There, in that place, there shall be lamentation and the gnashing of teeth.
      We must remember that Jesus is speaking to the Disciples, the first members of His Church -- and the servants that He is talking about in the Parable are His own servants; those that belong to Him (Believers).  The talents (or the money) represented the stewardship of the Kingdom that we, as Believers and Kingdom Citizens, are given in His absence. Just like the servants, we can decide what we will do with that special privilege. The reward of each servant did not depend on the fact that they possessed the talents, but what they did with them.  Hence, our reward, when our Master returns, does not rest upon His gift of salvation, which all Believers possess, but with what we have done for His Kingdom in His absence! 
     At this point, we must recognize that Jesus is ultimately talking about how He will reward Believers when He returns and sets up His Millennial Kingdom.  In Revelation 20:6, we are told that there is an inheritance to be gained in this Millennial Kingdom, when we "will be priests of God and of Christ and will reign with him for a thousand years."  IT IS IMPORTANT that you understand that ALL Believers will gain entry into the Millennial Kingdom, but I do not believe that all will be given roles of authority and "rule or reign" with Him.  That mandate will be given only to those who have shown they can produce fruit for Him and His Kingdom.

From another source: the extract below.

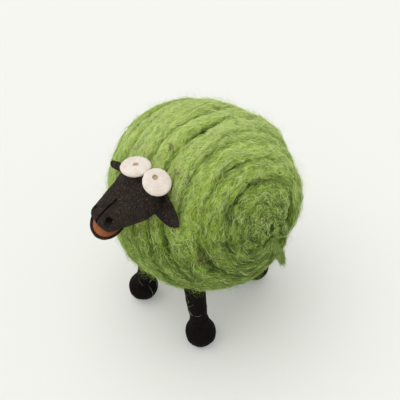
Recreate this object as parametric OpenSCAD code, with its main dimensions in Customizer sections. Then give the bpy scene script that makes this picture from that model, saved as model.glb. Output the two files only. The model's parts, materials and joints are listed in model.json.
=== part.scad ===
// A wool-and-clay sheep figurine: a ball of wound wool roving on four clay
// legs, with a clay head that turns on a steel pin. It faces -Y, its left side
// is +X, and it stands on z = 0. Millimetres.

/* [Body] */
// Diameter over the wound wool
wool_d = 75; // [72:1:80]
// Diameter of the foam ball that the wool is wound on
core_d = 52; // [46:1:56]
// Height of the middle of the ball above the ground
ball_z = 61.5; // [60:0.5:66]
// How far the ball sits behind the middle of the footprint
ball_y = 5.8; // [4:0.1:8]
// Thickness of the loose end of roving on the left flank
tail_d = 4; // [3:0.5:5]

/* [Legs] */
// Diameter of a leg where it meets its hoof
leg_low_d = 7.2; // [6.5:0.1:8]
// Diameter of a leg where it meets the foam ball
leg_top_d = 9; // [8:0.1:10]
// Diameter of a hoof
hoof_d = 12.6; // [12:0.1:13.4]
// Height of the middle of a hoof above the ground
hoof_z = 5.8; // [5.4:0.1:5.9]
// Outward place of the front hooves
front_x = 17.5; // [16:0.5:19]
// Forward place of the front hooves, from the middle of the ball
front_y = 20.2; // [18:0.1:22]
// Outward place of the rear hooves
rear_x = 11.5; // [10:0.5:16]
// Backward place of the rear hooves, from the middle of the ball
rear_y = 22; // [20:0.5:24]
// How far the legs lean inwards towards the body, in degrees
leg_splay = 10; // [6:1:14]
// How far the legs lean along the body, in degrees
leg_rake = 2.5; // [0:0.5:6]
// Diameter of the steel pins in the legs and the neck
pin_d = 1.5; // [1.2:0.1:2]

/* [Head] */
// Turn of the head to its right at rest, in degrees
head_yaw = 10.7; // [0:0.1:15]
// Droop of the nose at rest, in degrees
head_pitch = 22; // [18:1:28]
// Slope of the neck pin above the level, in degrees
neck_slope = 42; // [38:1:48]
// Gap between the back of the head and the wool
head_gap = 0.4; // [0.3:0.1:1]
// Gap between the neck pin and its hole in the head
pin_gap = 0.05; // [0.02:0.01:0.09]

/* [Face] */
// Diameter of the right eye disc
right_eye_d = 10.6; // [10:0.1:11.5]
// Diameter of the left eye disc
left_eye_d = 9.7; // [9:0.1:11]
// Thickness of an eye disc
eye_t = 2; // [1.5:0.1:3]
// Diameter of the hole poked in each eye for a pupil
pupil_d = 2.2; // [1.5:0.1:3]
// Diameter of a nostril
nostril_d = 2.8; // [2:0.1:3.5]
// Diameter of the lower jaw
jaw_d = 15.2; // [13:0.1:16]
// Thickness of the lower jaw
jaw_t = 2.4; // [2:0.1:3]
// Thickness of the tongue
tongue_t = 0.9; // [0.6:0.1:1.2]

/* [Hidden] */

wool_r = wool_d / 2;
core_r = core_d / 2;
pin_r = pin_d / 2;
ball = [0, ball_y, ball_z];
smooth = 96;
blend = 32;

black_clay = "#2d2826";
hoof_clay = "#1e1a19";
green_wool = "#6f9a3c";

// Legs: side is 1 on the left and -1 on the right, end is -1 at the front and 1 at the rear
leg_sink = 1.5;          // the leg's foot sits this far above the middle of the hoof
leg_reach = 45;          // long enough to pass the surface of the foam ball
leg_pin_from = 27;       // start of a leg pin, along the leg from the hoof's middle
leg_pin_len = 20;

// Neck: the pin runs from inside the foam ball to inside the head, through the ball's middle
neck_from = 12;
neck_in_head = 3.8;
neck_end_gap = 0.5;

// Eye discs in the head's own frame: middle of the face, and the turns that lay it down
right_eye_at = [-3.8, 0.8, 7.5];
right_eye_tilt = [-24, -6, 0];
left_eye_at = [6.6, 2.3, 6.2];
left_eye_tilt = [-17, 33, 0];
right_pupil = [-0.3, 0.4];
left_pupil = [-1.4, 0.6];
eye_round = 0.8;         // radius of the rounded edge of a disc

// Mouth in the head's own frame
jaw_at = [-2, -18, -2.9];
jaw_droop = 9;
tongue_inset = 0.9;

module at_ball() translate(ball) children();

// The head's own frame: origin where the neck pin leaves the wool, nose towards -Y
module at_head() at_ball()
    translate([0, -cos(neck_slope), sin(neck_slope)] * wool_r)
    rotate([0, 0, -head_yaw]) rotate([head_pitch, 0, 0]) children();

module along_neck() at_ball() rotate([90 - neck_slope, 0, 0]) children();

module at_hoof(side, end)
    translate([side * (end < 0 ? front_x : rear_x),
               ball_y + (end < 0 ? -front_y : rear_y), hoof_z]) children();

module along_leg(side, end)
    at_hoof(side, end) rotate([end * leg_rake, -side * leg_splay, 0]) children();

module leg_cone(side, end)
    along_leg(side, end) translate([0, 0, leg_sink])
    cylinder(r1 = leg_low_d / 2, r2 = leg_top_d / 2, h = leg_reach, $fn = smooth);

module leg_pin(side, end)
    color("silver") along_leg(side, end) translate([0, 0, leg_pin_from])
    cylinder(r = pin_r, h = leg_pin_len, $fn = smooth);

module leg(side, end) color(hoof_clay) difference() {
    leg_cone(side, end);
    at_ball() sphere(r = core_r, $fn = smooth);
    leg_pin(side, end);
}

// A ball of clay with a flat sole and a socket for the leg
module hoof(side, end) color(hoof_clay) difference() {
    at_hoof(side, end) sphere(d = hoof_d, $fn = smooth);
    leg_cone(side, end);
    at_hoof(side, end) translate([-hoof_d, -hoof_d, -hoof_z - hoof_d])
        cube([2 * hoof_d, 2 * hoof_d, hoof_d]);
}

module neck_rod(r, from, to)
    along_neck() translate([0, 0, from]) cylinder(r = r, h = to - from, $fn = smooth);

module neck_pin() color("silver") neck_rod(pin_r, neck_from, wool_r + neck_in_head);

module each_leg() for (side = [1, -1], end = [-1, 1]) {
    $side = side;
    $end = end;
    children();
}

module core() color("white") difference() {
    at_ball() sphere(r = core_r, $fn = smooth);
    each_leg() leg_pin($side, $end);
    neck_rod(pin_r, neck_from, core_r + 1);
}

// The wound wool, a thick shell with the legs and the neck pin passing through
module fleece() color(green_wool) difference() {
    at_ball() sphere(r = wool_r, $fn = smooth);
    at_ball() sphere(r = core_r, $fn = smooth);
    each_leg() leg_cone($side, $end);
    neck_rod(pin_r, core_r - 1, wool_r + 1);
}

// The last turn of roving, pulled loose on the left flank and hanging down
module roving_end() color(green_wool) difference() {
    at_ball() {
        hull() {
            translate([34.2, 2.2, -8]) sphere(d = tail_d, $fn = blend);
            translate([35.2, 6, -16]) sphere(d = tail_d * 0.8, $fn = blend);
        }
        hull() {
            translate([35.2, 6, -16]) sphere(d = tail_d * 0.8, $fn = blend);
            translate([35.4, 9.6, -23.5]) sphere(d = tail_d * 0.4, $fn = blend);
        }
    }
    at_ball() sphere(r = wool_r, $fn = smooth);
}

// Head before it is cut: a domed skull that runs down to a narrow muzzle
module head_lump() at_head() hull() {
    for (x = [-5.4, 3.8]) translate([x, 2.2, -2]) sphere(r = 5.6, $fn = blend);
    for (x = [-5.4, 4.2]) translate([x, -2.6, -0.1]) sphere(r = 6, $fn = blend);
    for (x = [-5.4, 4.8]) translate([x, -8.5, -1.3]) sphere(r = 4.9, $fn = blend);
    for (x = [-5.3, 3.1]) translate([x, -19.3, 0.2]) sphere(r = 2.5, $fn = blend);
}

// Round disc with soft edges, its face at z = 0 and its body below
module soft_disc(d, t, edge) rotate_extrude($fn = smooth) union() {
    translate([0, -t]) square([d / 2 - edge, t]);
    translate([0, edge - t]) square([d / 2, t - 2 * edge]);
    for (y = [-edge, edge - t]) translate([d / 2 - edge, y]) circle(r = edge, $fn = smooth);
}

module right_eye_disc() at_head() translate(right_eye_at) rotate(right_eye_tilt)
    soft_disc(right_eye_d, eye_t, eye_round);
module left_eye_disc() at_head() translate(left_eye_at) rotate(left_eye_tilt)
    soft_disc(left_eye_d, eye_t, eye_round);

module pupil(spot) translate([spot[0], spot[1], -eye_t * 0.7])
    cylinder(d = pupil_d, h = eye_t, $fn = smooth);

module right_eye() color("#f0e8de") difference() {
    right_eye_disc();
    at_head() translate(right_eye_at) rotate(right_eye_tilt) pupil(right_pupil);
}

// The left disc is pressed against the edge of the right one
module left_eye() color("#f0e8de") difference() {
    left_eye_disc();
    right_eye_disc();
    at_head() translate(left_eye_at) rotate(left_eye_tilt) pupil(left_pupil);
}

module at_jaw() at_head() translate(jaw_at) rotate([jaw_droop, 0, 0]) children();
module jaw_disc() at_jaw() soft_disc(jaw_d, jaw_t, 0.7);
module tongue_disc(grow = 0) at_jaw() translate([0, 0, -tongue_t])
    cylinder(d = jaw_d - 2 * tongue_inset, h = tongue_t + grow, $fn = smooth);

module lower_jaw() color(black_clay) difference() {
    jaw_disc();
    tongue_disc(1);
    clear_of_wool();
}
module tongue() color("#af5a32") difference() {
    tongue_disc();
    clear_of_wool();
}

// Room for the wool at any turn of the head, because the neck pin points at the ball's middle
module clear_of_wool() at_ball() sphere(r = wool_r + head_gap, $fn = smooth);

module head() color(black_clay) difference() {
    head_lump();
    clear_of_wool();
    right_eye_disc();
    left_eye_disc();
    jaw_disc();
    neck_rod(pin_r + pin_gap, wool_r - 1, wool_r + neck_in_head + neck_end_gap);
    at_head() nose_marks();
}

// Two nostrils poked in the sides of the muzzle and a groove down the middle
module nose_marks() {
    for (side = [-1, 1]) translate([side * 4.2 - 1.3, -19.3, 1.8])
        rotate([40, side * 45, 0]) translate([0, 0, -1])
        cylinder(d = nostril_d, h = 4, $fn = smooth);
    translate([-0.9, -16.6, 2.5]) rotate([2, 0, 0]) translate([-0.3, -5.6, 0])
        cube([0.6, 10.6, 3]);
}

// A leaf of clay from root to tip
module ear_leaf(root, middle, tip) at_head() {
    hull() {
        translate(root) sphere(d = 3, $fn = blend);
        translate(middle) sphere(d = 4, $fn = blend);
    }
    hull() {
        translate(middle) sphere(d = 4, $fn = blend);
        translate(tip) sphere(d = 2.2, $fn = blend);
    }
}

module ear(root, middle, tip) color(black_clay) difference() {
    ear_leaf(root, middle, tip);
    head_lump();
    clear_of_wool();
}
module right_ear() ear([-9.5, -1.4, 0.7], [-15, -3.2, -0.4], [-20.8, -4.3, -3.2]);
module left_ear() ear([8.6, -0.8, -0.8], [12.8, -1.8, -2.4], [16.2, -3, -7.6]);

module front_left_leg() leg(1, -1);
module front_right_leg() leg(-1, -1);
module rear_left_leg() leg(1, 1);
module rear_right_leg() leg(-1, 1);
module front_left_hoof() hoof(1, -1);
module front_right_hoof() hoof(-1, -1);
module rear_left_hoof() hoof(1, 1);
module rear_right_hoof() hoof(-1, 1);
module front_left_pin() leg_pin(1, -1);
module front_right_pin() leg_pin(-1, -1);
module rear_left_pin() leg_pin(1, 1);
module rear_right_pin() leg_pin(-1, 1);

core();
fleece();
roving_end();
neck_pin();
head();
lower_jaw();
tongue();
right_eye();
left_eye();
right_ear();
left_ear();
front_left_leg();
front_right_leg();
rear_left_leg();
rear_right_leg();
front_left_hoof();
front_right_hoof();
rear_left_hoof();
rear_right_hoof();
front_left_pin();
front_right_pin();
rear_left_pin();
rear_right_pin();
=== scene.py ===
import json
import math

import bpy
import numpy as np
from mathutils import Matrix, Vector


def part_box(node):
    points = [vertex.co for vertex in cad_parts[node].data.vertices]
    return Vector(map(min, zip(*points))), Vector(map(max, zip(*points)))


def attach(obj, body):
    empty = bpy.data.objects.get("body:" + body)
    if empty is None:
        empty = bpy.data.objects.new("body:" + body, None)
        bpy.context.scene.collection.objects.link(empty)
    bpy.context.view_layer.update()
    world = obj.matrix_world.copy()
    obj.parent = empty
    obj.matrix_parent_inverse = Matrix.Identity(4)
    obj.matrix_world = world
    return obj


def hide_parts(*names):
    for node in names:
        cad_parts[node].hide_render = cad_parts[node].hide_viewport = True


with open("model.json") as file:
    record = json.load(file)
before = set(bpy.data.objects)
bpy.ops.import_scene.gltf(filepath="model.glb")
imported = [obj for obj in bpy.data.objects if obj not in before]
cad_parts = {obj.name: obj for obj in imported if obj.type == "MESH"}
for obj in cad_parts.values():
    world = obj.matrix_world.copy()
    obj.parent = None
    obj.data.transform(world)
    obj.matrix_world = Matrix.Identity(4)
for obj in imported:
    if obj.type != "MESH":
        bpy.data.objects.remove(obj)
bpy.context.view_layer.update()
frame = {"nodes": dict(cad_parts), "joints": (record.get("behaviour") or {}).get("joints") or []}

bpy.ops.object.select_all(action="DESELECT")

MM = 0.001
fleece_low, fleece_high = (Vector(corner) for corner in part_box("fleece"))
BALL = (fleece_low + fleece_high) / 2
WOOL_R = (fleece_high.z - fleece_low.z) / 2
HEAD_CLEAR = 0.4 * MM              # gap between the back of the head and the wool

# The head's own frame, as in the part's source: origin where the neck pin
# leaves the wool, nose towards -Y, turned a little to its right and drooping.
HEAD_YAW = math.radians(10.7)
HEAD_PITCH = math.radians(22)
neck = frame["joints"][0]
HEAD_FRAME = (
    Matrix.Translation(BALL + Vector(neck["axis"]).normalized() * WOOL_R)
    @ Matrix.Rotation(-HEAD_YAW, 4, "Z")
    @ Matrix.Rotation(HEAD_PITCH, 4, "X")
)


# ---- camera

CAMERA_AZIMUTH = math.radians(43.3)       # round from the sheep's front towards its left
CAMERA_HEIGHT = math.radians(46.0)
CAMERA_FAR = 0.26
LENS = 60.3
AIM_LEFT = 1.44 * MM                      # the camera aims this far from the middle of the ball
AIM_LOW = 2.68 * MM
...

      So what does Jesus mean when He says to throw the "good-for-nothing" slave into the outer darkness?  In John 8:12, Jesus says "I am the light of the world. Whoever follows me will never walk in darkness, but will have the light of life."  When we are in the presence of Jesus -- when we are closest to Him -- we are in His light.  Here, He is saying, "Whoever follows me -- whoever takes up my Cross and spreads my Kingdom Gospel Message -- will have the light of eternal life."  When we accept our salvation through faith in Jesus, we gain entry into His Kingdom (see John 3:1-5). And when He inaugurates the Millennial Kingdom, there will be degrees of rewards, depending on how we stewarded the Kingdom while He was away, and the fruit we produced from our efforts. Being in the nearness of His light is one of the privileges of having done well for Him. All true Believers will enter the Millennial Kingdom, but Jesus makes it very plain who will be allowed to co-reign with Him.  Matthew 25:23 says it all: "His lord said to him, ‘Well done, good and faithful servant; you have been faithful over a few things, I will make you ruler over many things. Enter into the joy of your lord."  

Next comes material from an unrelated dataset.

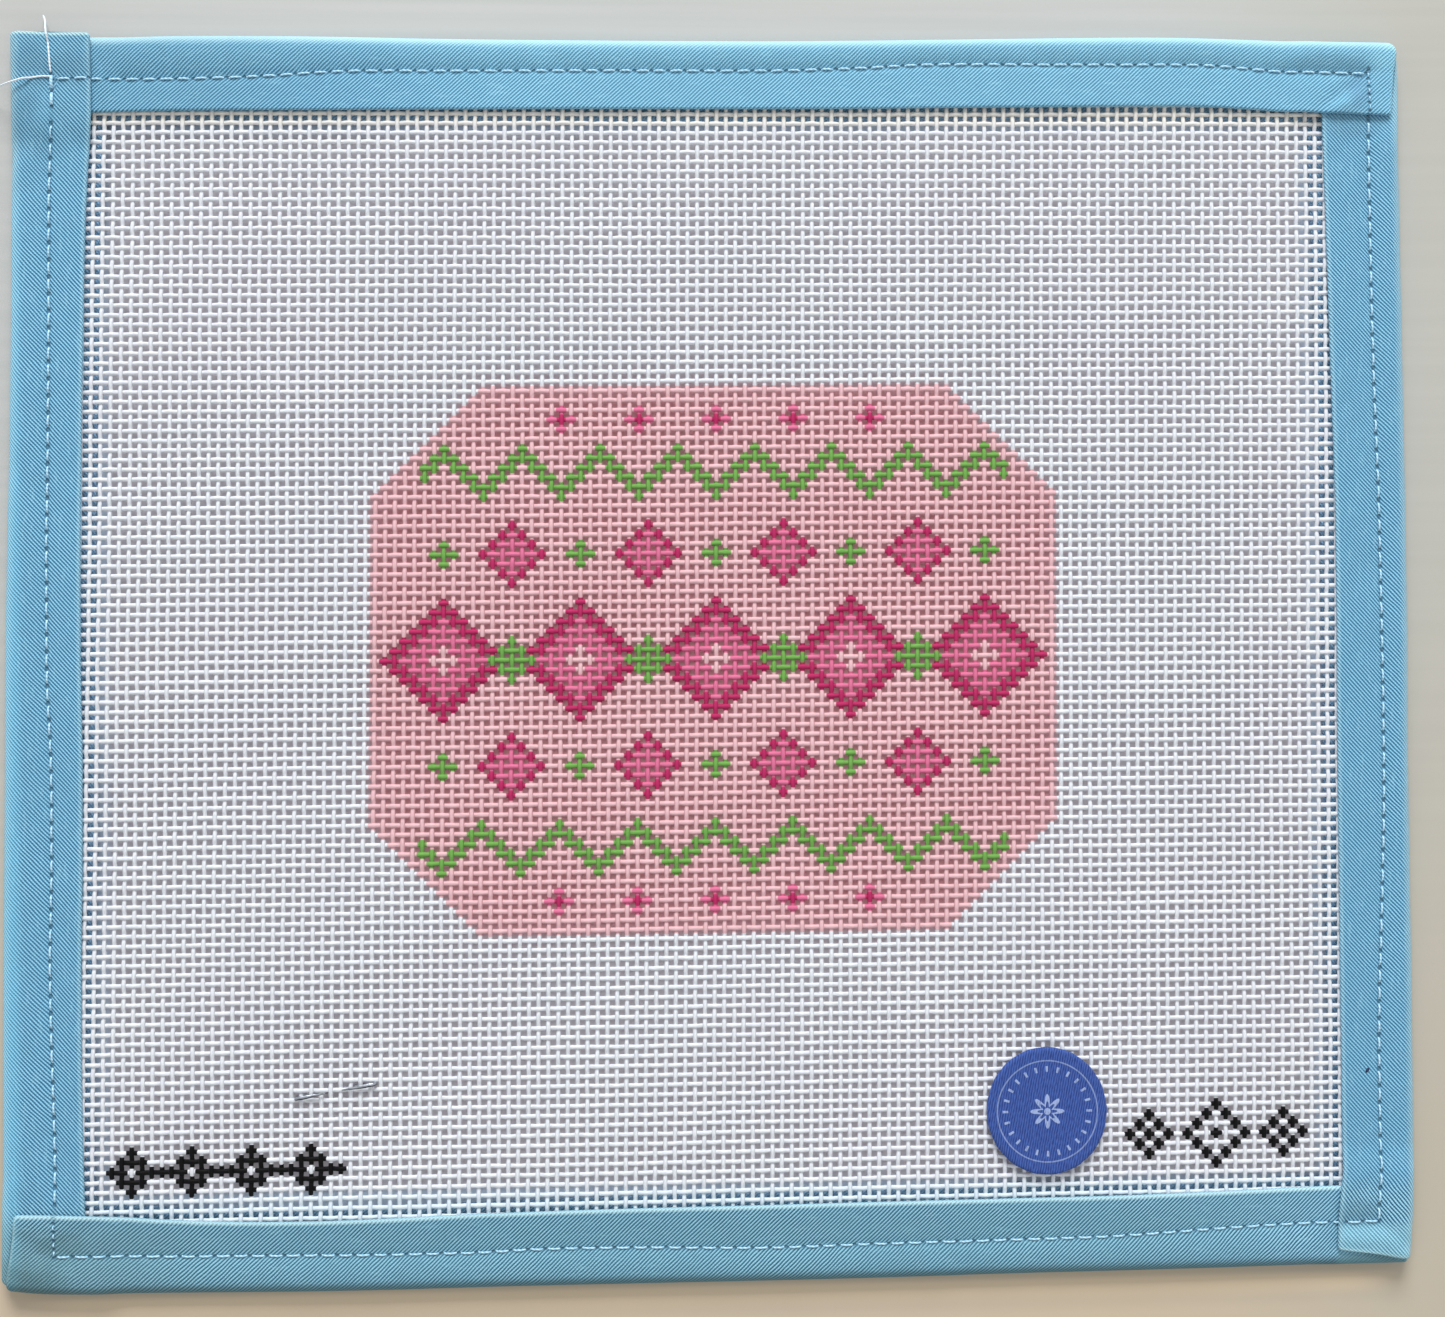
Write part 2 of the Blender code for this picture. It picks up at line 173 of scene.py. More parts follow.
class Graph:
    def __init__(self, tree):
        self.tree = tree

    def link(self, wire, socket):
        self.tree.links.new(wire.socket, socket)

    def add(self, kind, settings=None, inputs=None, output=0):
        node = self.tree.nodes.new(kind)
        for name, value in (settings or {}).items():
            setattr(node, name, value)
        for name, value in (inputs or {}).items():
            if isinstance(value, Wire):
                self.link(value, node.inputs[name])
            else:
                node.inputs[name].default_value = value
        return Wire(self, node.outputs[output])

    def shape(self, kind, inputs=None, output=0, **settings):
        return self.add("GeometryNode" + kind, settings, inputs, output)

    def math(self, operation, *values):
        return self.add("ShaderNodeMath", {"operation": operation}, dict(enumerate(values)))

    def clamp(self, value):
        return self.add("ShaderNodeMath", {"operation": "ADD", "use_clamp": True}, {0: value, 1: 0.0})

    def swing(self, angle):
        return self.math("SINE", angle) * 0.5 + 0.5

    def vector(self, operation, *values):
        return self.add("ShaderNodeVectorMath", {"operation": operation}, dict(enumerate(values)))

    def scaled(self, vector, factor):
        return self.add("ShaderNodeVectorMath", {"operation": "SCALE"}, {0: vector, "Scale": factor})

    def joined(self, x, y, z):
        return self.add("ShaderNodeCombineXYZ", None, {0: x, 1: y, 2: z})

    def parts(self, vector):
        x = self.add("ShaderNodeSeparateXYZ", None, {0: vector})
        return x, x.other("Y"), x.other("Z")

    def attribute(self, name, output):
        return self.add("ShaderNodeAttribute", {"attribute_name": name}, output=output)

    def place(self):
        # where the surface is, in millimetres
        return self.scaled(self.add("ShaderNodeTexCoord", output="Object"), 1.0 / mm)

    def noise(self, vector, scale, detail=2.0, roughness=0.5):
        return self.add("ShaderNodeTexNoise", {"noise_dimensions": "3D"}, {
            "Vector": vector, "Scale": scale, "Detail": detail, "Roughness": roughness})

    def ramp(self, value, low, high, most=1.0, least=0.0):
        return self.add("ShaderNodeMapRange", {"interpolation_type": "SMOOTHSTEP"}, {
            "Value": value, 1: low, 2: high, 3: least, 4: most})

    def mixed(self, factor, first, second):
        return self.add("ShaderNodeMix", {"data_type": "RGBA"}, {0: factor, 6: first, 7: second}, 2)

    def layered(self, colour, *layers):
        # lays each shade over the colour, by its own share
        for share, shade in layers:
            colour = self.mixed(share, colour, tint(*shade))
        return colour

    def finish(self, colour, rough, height, strength, depth):
        # links what varies over a surface to its shader; depth is in millimetres
        bump = self.add("ShaderNodeBump", None, {
            "Height": height, "Strength": strength, "Distance": depth * mm})
        shader = self.tree.nodes["Principled BSDF"]
        for name, wire in (("Base Color", colour), ("Roughness", rough), ("Normal", bump)):
            self.link(wire, shader.inputs[name])


def newMaterial(name, fixed):
    # fixed: values that are the same all over, set on the shader's own sockets
    material = bpy.data.materials.new(name)
    material.use_nodes = True
    for socket, value in fixed.items():
        material.node_tree.nodes["Principled BSDF"].inputs[socket].default_value = value
    return material, Graph(material.node_tree)


def newTree(name, inputs):
    # an empty geometry tree whose named inputs are (kind, default value)
    tree = bpy.data.node_groups.new(name, "GeometryNodeTree")
    for title, (kind, value) in inputs.items():
        socket = tree.interface.new_socket(title, in_out="INPUT", socket_type="NodeSocket" + kind)
        if value is not None:
            socket.default_value = value
    tree.interface.new_socket("Geometry", in_out="OUTPUT", socket_type="NodeSocketGeometry")
    graph = Graph(tree)
    entry = tree.nodes.new("NodeGroupInput")
    given = {title: Wire(graph, entry.outputs[title]) for title in inputs}
    return tree, graph, given, tree.nodes.new("NodeGroupOutput").inputs["Geometry"]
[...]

     Then He turns around, and in verse 30, pronounces the reward on the unfruitful servant.  This servant is in the Kingdom; he is in the presence of the returning Master.  But his failure to do anything to increase the Master's Kingdom has resulted in him being unable to rule and reign with Christ and he will not be within that inner circle of light that surrounds the King of Kings. REMEMBER, John 3:18 tells us that "Whoever believes in Him is not condemned."  Condemned equals hell. This servant is not condemned; he is just cast into the outer reaches of the Millennium Kingdom, or the darkness outside of Jesus's presence. He has gained entry, but no inheritance of authority or rulership. 
    As to weeping and gnashing of teeth, this refers to profound regret, or the deep remorse of a man who was an unfaithful servant.  Can you not picture yourself grieving if you arrive in the Millennial Kingdom and realize that you didn't do all you could to advance the Kingdom Message? That you perhaps shared the Salvation message, but didn't go further in your Kingdom mandate to continue the work of Jesus to heal the broken-hearted or set the captives free?  Imagine this: you're in the Kingdom, but assigned to the outer edges (away from Christ's light) because what you were given was taken away and given to others who bore more fruit than you... doesn't that perfectly describe the state of the unprofitable servant in the Parable of the Talents? 
     So I hope that this discussion might have given you a new perspective on this wise Parable. As always, I urge you to do your own study and be like the Bereans of Acts 17:11, receive the Word with readiness, and search the Scriptures to see if these things be so. Jesus desires that all of us be like the two servants who took their stewardship and responsibilities seriously; He wants to reward us when He returns. May the Holy Spirit guide you in walking in your Kingdom identity, accomplishing great things for the Kingdom of God, and receiving your reward and inheritance in the fulfillment of the Kingdom to come.
Psalm 16:5-6    Lord, I have chosen You alone as my inheritance. You are my prize, my pleasure, and my portion.
I leave my destiny and its timing in Your hands. Your pleasant path leads me to pleasant places. I’m overwhelmed by the privileges that come with following You, for You have given me the best!